# My rhom feeding



## DuffmanRC (Oct 2, 2003)

i went fishing today for perch, and i cought a couple bass. one is gonna go in with my jardini, and the other one if for, well you know lol. this is my first video let me know what you guys think.

oh yeah, its a 10-11" rhom vs a 4" large mouth bass.

http://www.jusspress.com/day.php?userid=33...rentTime=131830


----------



## [email protected]° (Jun 16, 2004)

I liked it!!


----------



## mauls (Mar 25, 2004)

DuffmanRC said:


> i went fishing today for perch, and i cought a couple bass. one is gonna go in with my jardini, and the other one if for, well you know lol. this is my first video let me know what you guys think.
> 
> oh yeah, its a 10-11" rhom vs a 4" large mouth bass.
> 
> http://www.jusspress.com/day.php?userid=33...rentTime=131830


boooooooo dont feed ur fish a game fish







btw thats illegal i think (only when there a certain size though ), im calling ur local conversation department!
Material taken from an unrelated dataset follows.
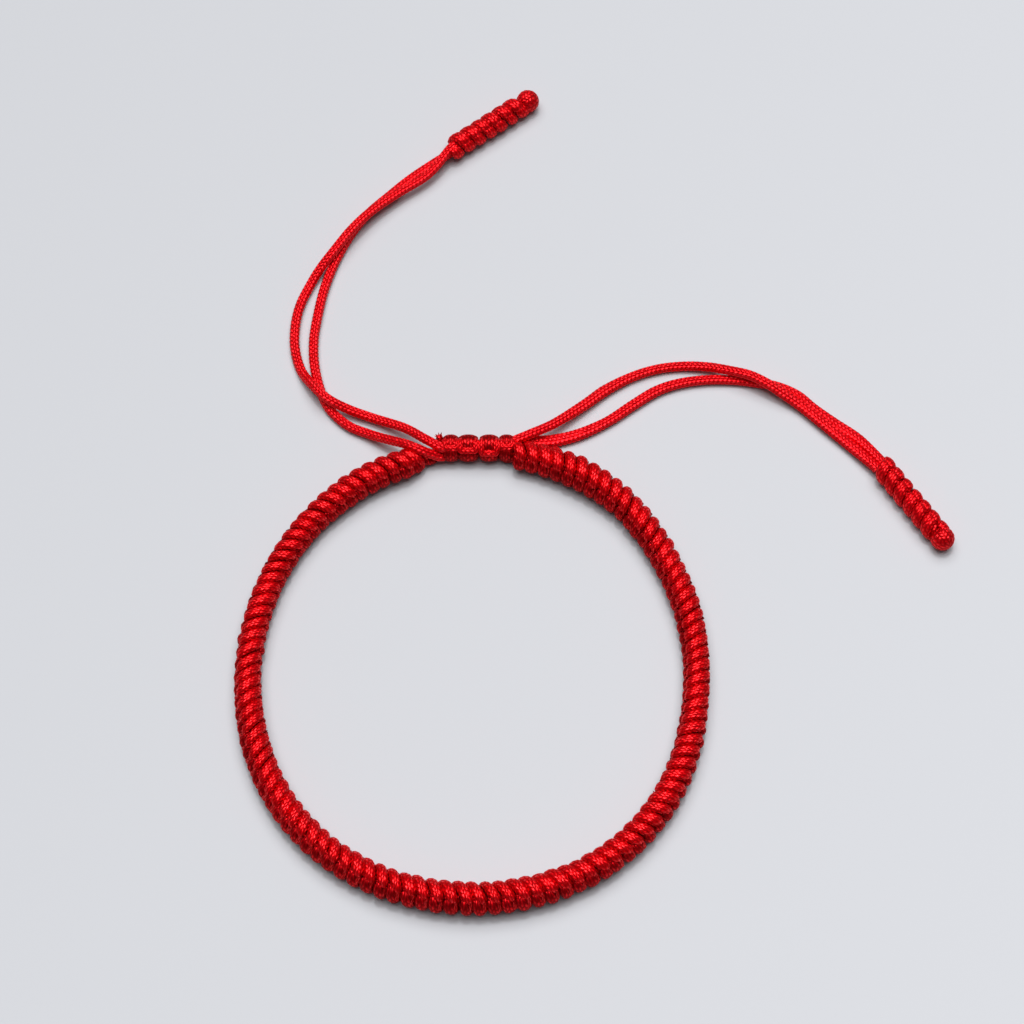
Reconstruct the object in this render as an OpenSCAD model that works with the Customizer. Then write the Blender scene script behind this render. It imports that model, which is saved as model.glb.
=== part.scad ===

:nod: just kidding, but SAVE THE BASS!

cool vid though


----------



## DuffmanRC (Oct 2, 2003)

yeah its illegal i know, but its not like snakeheads arent illegal right? and there are so many bass in lake st claire its not gonna hurt if i kill one right? lol


----------



## "qickshot" (Apr 19, 2005)

nice video i only feed sunnys to my piranhas because i want to leave the bass there for me to catch years to come!


----------



## Joga Bonito (Oct 30, 2004)

nice vid


----------



## mauls (Mar 25, 2004)

DuffmanRC said:


> yeah its illegal i know, but its not like snakeheads arent illegal right? and there are so many bass in lake st claire its not gonna hurt if i kill one right? lol


yeah but thats what bluegill are for


----------



## DuffmanRC (Oct 2, 2003)

well i didnt catch any bluegill damnit lol, we only cought perch and 2 bass, and im eating the perch for dinner lol


----------



## rocker (Aug 12, 2005)

cool vid

lol i had the same problem back ten. Whenever my p bit off the tail and the fish floated back up it would never get it. So had to use a chopsticks to put it bak down.


----------



## chris79 (Aug 28, 2005)

nice vid, but dont you need a bigger tank for your fella to swim around in?


----------



## DuffmanRC (Oct 2, 2003)

he ended up grabbing the rest of it, i just gave up video taping it, alls that was left was half of the bass's head, and nah i think he is ok in that tank, its not the longest tank, but he doesnt really use the length of the tank at all, he just sits there and stares at me lol, then when i get near the tnak he goes crazy and attacks the glass lol


----------



## ~Silly~Spy (Mar 12, 2005)

sweet vid man


----------



## CrAzYPiRaYa74985 (Oct 7, 2005)

i just got a rhom from sillpy spy, that i good i dea feeding him with bass.

nice video man good sh*t


----------



## Butterflyboi (Jul 31, 2005)

Nice video dude.


----------



## Genin (Feb 4, 2003)

my favorite part of the vid was you trying to get the damn thing out of the tank, lol. fish are freaking slippery, live or dead!


----------



## ITsPennywise (May 26, 2005)

Pretty sweet video man.

You're pretty crazy to stick your hands in a tank with a fish that has just been bitten and swimming around with a piranha...But hey...I guess you don't beleive in nets.


----------



## rocker (Aug 12, 2005)

((( J2 ))) said:


> Pretty sweet video man.
> 
> You're pretty crazy to stick your hands in a tank with a fish that has just been bitten and swimming around with a piranha...But hey...I guess you don't beleive in nets.

















<braveheart yo

J2 nice sig









could use a bit more Vida Guerra.......


----------



## adultswim (Oct 21, 2004)

Thats wierd he just bit the tail off. Cool thou


----------



## camotekid (Sep 21, 2003)

i thought u was gonna also show how it chomps your finger!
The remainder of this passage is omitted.